The cowboy's attire communicates his hard work, independence and confidence.  He is not afraid to get dirty as he makes an "honest" living. He represents the American campaign of Manifest Destiny that encouraged easterners to travel west, conquer the wild frontier and annhilate the Native Americans in their quest to obtain the territory and resources that they reasoned were their God given right and responsibility.  The cowboy often characterizes the American identity.  He often represents what we value in ourselves as a nation and a culture - freedom, individuality, independence, hard work, the working class man, democracy and the ability to accomlish what we set our minds to.

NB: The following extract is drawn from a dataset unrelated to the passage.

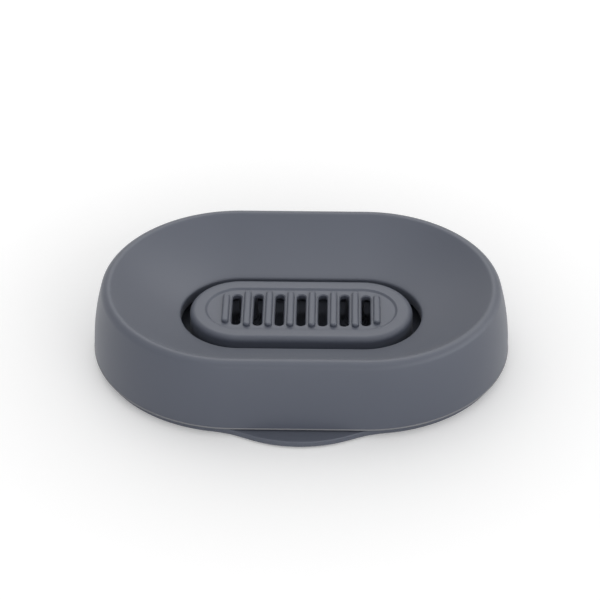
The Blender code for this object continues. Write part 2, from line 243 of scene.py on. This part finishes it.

Yet the careful viewer notices that the cowboy is not working.  Indeed, it may be impossible for our hero to find work in the Big City. And so, he becomes a symbol of contradiction.  He is out-of-place, out-of-fashion, and out-of-touch.

Resources:

Semiotics for Beginners

Art and the Semiotics of Images: Three Questions About Visual Meaning

 

 

 

 

Biography & Autobiography
a biographic or autobiographic analysis uses the details of an artists life to infer meaning in their work
Robert Frank immigrated to the U.S. in 1947 and quickly became friends with Beat Generation figures like Jack Kerouac and Allen Ginsberg.  He was awarded a Guggenheim Fellowship which allowed him to travel across the country in a borrowed car along the U.S. highway system. Along the way, he captured everyday Americans doing typical "American" things like viewing a parde, attending political rallies, gazing at movie stars, eating dinner, relaxing in the park and driving the family car.  But because he was an outsider to this culture, he was able to capture the America that was marginalized, forgotten, alienated and mistreated. He offered an outsider's perspective of America and a valuable critique of American culture that Americans had long ignored and were reluctant to face.

Resources:

Biograpy and Art

 

 

 

Psychoanalysis
a psychoanalytic approach combines elements of all of the approaches to glean a deeper, psychological understanding of the work and its effects on the viewer
When I look at this image, I am reminded of Led Zepplin's Robert Plant and his infamous habit of wearing provocatively tight jeans. The memory of my father's cheap, musky cologne lingers as I consider the masculine characteristics of the cowboy's attire and body language.  These personal connections lead me to critique the cowboy and what he stands for - the idea of the rugged, brooding, solitary individual who in American culture is almost always imagined to be male.  I realize that I am supposed to be attracted to this bad boy, and am a little embarassed that I am! Yet, I am fully aware that he represents a position, social standing, economic standing and opportunities that I, as a woman would not have equal access to.